→ **RECORDED INFORMATION**
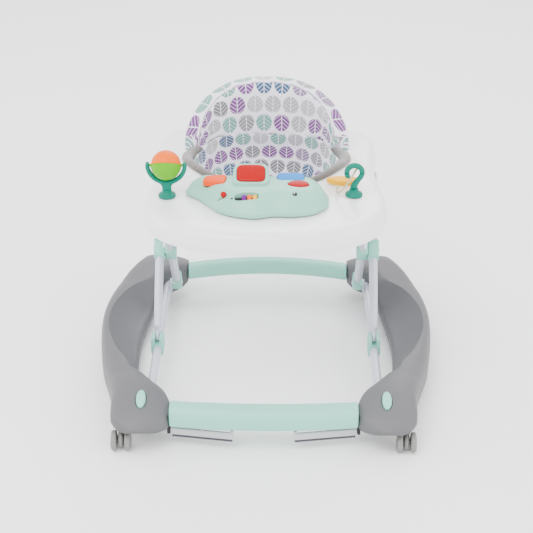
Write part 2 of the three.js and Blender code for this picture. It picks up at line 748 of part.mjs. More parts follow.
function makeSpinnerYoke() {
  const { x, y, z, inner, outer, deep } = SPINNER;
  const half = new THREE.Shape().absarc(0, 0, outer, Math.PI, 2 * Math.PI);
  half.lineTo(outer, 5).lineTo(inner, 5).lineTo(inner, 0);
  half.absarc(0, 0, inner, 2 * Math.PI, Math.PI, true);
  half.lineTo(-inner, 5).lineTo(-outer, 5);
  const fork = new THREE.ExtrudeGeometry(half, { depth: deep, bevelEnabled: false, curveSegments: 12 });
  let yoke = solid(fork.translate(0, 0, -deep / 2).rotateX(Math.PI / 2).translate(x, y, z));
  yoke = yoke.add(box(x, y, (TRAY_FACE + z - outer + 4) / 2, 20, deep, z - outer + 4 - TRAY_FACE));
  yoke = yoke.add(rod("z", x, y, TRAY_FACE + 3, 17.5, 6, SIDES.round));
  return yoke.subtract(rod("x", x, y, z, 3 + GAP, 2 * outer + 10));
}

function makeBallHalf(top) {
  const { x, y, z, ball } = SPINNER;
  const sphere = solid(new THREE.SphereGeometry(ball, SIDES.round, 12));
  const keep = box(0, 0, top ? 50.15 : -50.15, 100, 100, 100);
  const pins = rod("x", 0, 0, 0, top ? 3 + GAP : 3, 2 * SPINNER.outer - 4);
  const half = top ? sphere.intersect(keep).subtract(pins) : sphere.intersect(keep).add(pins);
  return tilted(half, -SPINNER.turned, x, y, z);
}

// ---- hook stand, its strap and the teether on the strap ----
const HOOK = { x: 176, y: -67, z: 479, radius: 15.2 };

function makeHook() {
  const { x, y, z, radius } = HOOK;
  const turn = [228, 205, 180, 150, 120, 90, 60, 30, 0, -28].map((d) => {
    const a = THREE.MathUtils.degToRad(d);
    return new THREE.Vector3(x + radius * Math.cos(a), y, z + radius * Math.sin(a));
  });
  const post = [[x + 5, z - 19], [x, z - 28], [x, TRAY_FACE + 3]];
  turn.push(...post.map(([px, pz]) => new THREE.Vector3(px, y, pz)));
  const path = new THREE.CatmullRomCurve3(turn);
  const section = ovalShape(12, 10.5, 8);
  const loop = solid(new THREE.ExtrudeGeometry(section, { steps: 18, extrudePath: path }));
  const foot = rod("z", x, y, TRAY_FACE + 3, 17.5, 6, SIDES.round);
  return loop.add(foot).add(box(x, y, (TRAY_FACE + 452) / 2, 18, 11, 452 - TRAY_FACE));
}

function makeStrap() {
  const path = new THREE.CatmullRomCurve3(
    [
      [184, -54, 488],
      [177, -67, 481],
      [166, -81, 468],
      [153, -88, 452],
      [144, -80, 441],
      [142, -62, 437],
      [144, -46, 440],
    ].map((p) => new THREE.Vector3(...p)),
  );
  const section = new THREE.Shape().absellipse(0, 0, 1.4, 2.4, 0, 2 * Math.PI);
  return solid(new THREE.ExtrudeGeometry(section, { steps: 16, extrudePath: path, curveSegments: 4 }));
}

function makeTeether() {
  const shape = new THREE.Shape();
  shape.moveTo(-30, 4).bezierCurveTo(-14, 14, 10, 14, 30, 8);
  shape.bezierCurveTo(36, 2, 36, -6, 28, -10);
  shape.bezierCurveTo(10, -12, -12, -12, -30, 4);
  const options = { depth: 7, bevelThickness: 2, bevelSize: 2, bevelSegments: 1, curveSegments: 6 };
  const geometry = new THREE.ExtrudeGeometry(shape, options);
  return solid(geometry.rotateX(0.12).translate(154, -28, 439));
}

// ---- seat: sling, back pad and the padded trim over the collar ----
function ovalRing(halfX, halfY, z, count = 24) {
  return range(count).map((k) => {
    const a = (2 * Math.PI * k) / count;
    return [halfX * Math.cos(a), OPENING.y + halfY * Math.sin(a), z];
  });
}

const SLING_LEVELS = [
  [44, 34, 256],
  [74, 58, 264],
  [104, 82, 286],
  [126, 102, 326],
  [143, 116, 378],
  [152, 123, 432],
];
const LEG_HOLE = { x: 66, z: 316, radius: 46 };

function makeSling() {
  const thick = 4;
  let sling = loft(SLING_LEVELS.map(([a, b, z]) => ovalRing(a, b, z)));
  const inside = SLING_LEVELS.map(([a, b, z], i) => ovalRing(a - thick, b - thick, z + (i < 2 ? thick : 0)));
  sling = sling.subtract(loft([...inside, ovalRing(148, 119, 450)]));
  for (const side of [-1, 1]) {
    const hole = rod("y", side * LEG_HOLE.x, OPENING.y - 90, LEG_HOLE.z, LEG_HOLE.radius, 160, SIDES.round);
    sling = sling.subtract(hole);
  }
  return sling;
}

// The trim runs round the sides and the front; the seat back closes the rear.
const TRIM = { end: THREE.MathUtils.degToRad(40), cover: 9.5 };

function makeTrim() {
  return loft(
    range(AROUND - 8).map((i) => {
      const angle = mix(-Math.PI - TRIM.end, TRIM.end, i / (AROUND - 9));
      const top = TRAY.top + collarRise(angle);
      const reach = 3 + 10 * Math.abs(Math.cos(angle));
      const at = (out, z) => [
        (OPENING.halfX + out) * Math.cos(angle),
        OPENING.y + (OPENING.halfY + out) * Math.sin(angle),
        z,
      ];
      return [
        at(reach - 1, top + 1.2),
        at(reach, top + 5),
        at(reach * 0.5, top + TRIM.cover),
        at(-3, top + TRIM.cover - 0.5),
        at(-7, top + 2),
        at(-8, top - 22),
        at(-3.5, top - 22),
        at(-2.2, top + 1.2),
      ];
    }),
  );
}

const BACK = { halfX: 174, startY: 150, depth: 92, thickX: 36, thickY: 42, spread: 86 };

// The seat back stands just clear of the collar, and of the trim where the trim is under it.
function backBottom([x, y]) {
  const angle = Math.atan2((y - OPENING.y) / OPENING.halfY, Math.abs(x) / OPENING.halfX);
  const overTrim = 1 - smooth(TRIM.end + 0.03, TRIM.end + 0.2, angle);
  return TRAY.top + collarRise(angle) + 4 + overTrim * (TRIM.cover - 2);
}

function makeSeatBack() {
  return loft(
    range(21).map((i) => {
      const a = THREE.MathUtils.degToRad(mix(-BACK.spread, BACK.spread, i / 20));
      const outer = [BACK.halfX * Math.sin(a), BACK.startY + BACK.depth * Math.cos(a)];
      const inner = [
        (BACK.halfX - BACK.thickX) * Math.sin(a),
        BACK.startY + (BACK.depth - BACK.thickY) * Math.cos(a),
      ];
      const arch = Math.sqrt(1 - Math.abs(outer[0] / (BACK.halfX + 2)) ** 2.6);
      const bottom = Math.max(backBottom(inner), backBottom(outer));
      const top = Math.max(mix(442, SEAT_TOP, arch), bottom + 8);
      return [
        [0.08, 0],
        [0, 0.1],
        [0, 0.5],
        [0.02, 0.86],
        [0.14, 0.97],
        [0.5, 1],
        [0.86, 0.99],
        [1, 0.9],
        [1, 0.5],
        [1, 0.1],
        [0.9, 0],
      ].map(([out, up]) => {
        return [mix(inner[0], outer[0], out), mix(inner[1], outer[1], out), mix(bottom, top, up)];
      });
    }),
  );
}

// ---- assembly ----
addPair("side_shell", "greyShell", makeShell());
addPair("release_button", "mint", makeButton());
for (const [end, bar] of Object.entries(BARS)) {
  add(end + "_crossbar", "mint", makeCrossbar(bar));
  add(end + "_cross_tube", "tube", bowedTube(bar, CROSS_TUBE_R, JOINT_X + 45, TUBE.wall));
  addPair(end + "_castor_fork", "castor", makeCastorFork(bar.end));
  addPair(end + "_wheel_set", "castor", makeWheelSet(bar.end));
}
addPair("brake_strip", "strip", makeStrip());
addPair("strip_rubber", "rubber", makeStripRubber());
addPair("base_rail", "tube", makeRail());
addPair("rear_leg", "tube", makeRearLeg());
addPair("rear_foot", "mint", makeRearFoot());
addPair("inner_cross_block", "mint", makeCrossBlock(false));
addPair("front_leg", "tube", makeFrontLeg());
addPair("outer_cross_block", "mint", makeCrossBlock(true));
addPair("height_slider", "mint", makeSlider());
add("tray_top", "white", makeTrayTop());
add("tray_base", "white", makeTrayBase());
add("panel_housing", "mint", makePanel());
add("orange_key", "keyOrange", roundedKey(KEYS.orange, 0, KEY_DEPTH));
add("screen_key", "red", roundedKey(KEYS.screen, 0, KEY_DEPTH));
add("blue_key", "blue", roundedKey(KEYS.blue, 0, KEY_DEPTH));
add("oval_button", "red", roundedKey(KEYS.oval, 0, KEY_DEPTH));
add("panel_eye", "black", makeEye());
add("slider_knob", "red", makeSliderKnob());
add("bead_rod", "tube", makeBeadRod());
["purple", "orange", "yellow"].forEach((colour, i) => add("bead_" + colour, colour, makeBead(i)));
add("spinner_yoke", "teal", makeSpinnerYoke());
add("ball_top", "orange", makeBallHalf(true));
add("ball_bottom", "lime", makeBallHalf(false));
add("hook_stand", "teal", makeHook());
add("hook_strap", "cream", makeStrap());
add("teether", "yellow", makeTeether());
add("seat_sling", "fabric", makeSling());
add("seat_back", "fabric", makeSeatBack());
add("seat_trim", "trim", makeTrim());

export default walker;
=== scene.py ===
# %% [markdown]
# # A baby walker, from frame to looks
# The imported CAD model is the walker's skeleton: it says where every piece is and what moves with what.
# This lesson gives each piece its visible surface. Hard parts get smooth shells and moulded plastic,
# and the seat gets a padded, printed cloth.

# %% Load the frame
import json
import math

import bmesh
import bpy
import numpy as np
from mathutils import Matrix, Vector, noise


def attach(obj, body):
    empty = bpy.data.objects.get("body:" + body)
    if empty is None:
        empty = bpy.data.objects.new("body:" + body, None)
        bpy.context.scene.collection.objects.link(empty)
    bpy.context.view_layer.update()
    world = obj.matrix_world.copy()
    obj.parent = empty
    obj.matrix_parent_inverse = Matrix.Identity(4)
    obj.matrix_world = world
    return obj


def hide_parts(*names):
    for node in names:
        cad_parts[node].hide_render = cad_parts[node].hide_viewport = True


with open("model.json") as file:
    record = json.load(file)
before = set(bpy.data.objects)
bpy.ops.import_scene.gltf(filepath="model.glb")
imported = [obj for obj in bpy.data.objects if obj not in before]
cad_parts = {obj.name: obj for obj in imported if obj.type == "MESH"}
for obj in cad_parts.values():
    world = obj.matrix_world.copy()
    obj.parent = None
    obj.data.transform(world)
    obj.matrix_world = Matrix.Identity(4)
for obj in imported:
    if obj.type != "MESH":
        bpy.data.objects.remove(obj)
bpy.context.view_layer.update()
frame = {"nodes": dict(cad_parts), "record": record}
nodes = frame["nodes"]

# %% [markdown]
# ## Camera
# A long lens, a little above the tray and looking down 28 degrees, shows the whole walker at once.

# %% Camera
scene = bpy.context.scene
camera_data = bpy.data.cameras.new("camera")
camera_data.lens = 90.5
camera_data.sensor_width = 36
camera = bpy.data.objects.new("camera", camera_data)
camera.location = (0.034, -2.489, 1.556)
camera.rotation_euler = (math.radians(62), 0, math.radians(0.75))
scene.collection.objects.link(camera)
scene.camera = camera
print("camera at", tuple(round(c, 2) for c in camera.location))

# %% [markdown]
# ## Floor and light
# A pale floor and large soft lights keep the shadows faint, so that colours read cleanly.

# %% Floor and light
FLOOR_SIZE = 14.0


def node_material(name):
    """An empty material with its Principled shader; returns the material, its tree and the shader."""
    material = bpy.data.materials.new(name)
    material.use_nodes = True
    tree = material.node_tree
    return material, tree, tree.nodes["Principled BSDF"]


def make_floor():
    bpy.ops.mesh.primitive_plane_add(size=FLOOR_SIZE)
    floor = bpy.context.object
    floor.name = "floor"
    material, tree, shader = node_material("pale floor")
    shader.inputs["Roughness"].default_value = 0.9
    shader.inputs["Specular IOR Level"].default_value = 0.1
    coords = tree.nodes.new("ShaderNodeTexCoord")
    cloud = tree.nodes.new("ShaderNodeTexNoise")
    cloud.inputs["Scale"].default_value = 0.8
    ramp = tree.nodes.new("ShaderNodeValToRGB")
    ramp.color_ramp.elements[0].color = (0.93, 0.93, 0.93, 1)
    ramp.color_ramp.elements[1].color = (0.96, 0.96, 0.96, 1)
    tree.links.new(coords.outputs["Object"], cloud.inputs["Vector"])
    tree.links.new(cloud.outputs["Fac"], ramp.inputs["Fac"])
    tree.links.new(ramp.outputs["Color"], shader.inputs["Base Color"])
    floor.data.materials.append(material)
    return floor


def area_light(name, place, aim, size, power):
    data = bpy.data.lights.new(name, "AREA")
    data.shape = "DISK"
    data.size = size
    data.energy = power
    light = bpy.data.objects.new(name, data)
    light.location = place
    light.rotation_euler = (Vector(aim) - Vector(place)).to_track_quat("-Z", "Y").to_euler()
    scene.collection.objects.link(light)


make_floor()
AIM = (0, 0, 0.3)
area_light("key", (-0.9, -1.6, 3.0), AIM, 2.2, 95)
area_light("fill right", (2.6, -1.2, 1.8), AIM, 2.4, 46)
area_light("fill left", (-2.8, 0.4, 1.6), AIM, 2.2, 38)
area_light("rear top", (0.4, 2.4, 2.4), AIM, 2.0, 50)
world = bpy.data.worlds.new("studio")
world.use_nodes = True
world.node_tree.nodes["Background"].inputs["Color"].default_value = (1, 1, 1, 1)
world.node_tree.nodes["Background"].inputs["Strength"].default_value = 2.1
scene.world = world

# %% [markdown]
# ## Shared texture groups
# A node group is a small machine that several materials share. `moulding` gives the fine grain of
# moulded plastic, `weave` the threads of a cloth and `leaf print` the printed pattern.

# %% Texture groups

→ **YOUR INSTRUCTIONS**
Everything from the line that contains "cad_parts[node].hide_render = cad_parts[node].hide_viewport" to the line that contains "obj.data.transform(world)" must be transcribed exactly, both end lines included.

→ **WRITTEN RESPONSE**
        cad_parts[node].hide_render = cad_parts[node].hide_viewport = True


with open("model.json") as file:
    record = json.load(file)
before = set(bpy.data.objects)
bpy.ops.import_scene.gltf(filepath="model.glb")
imported = [obj for obj in bpy.data.objects if obj not in before]
cad_parts = {obj.name: obj for obj in imported if obj.type == "MESH"}
for obj in cad_parts.values():
    world = obj.matrix_world.copy()
    obj.parent = None
    obj.data.transform(world)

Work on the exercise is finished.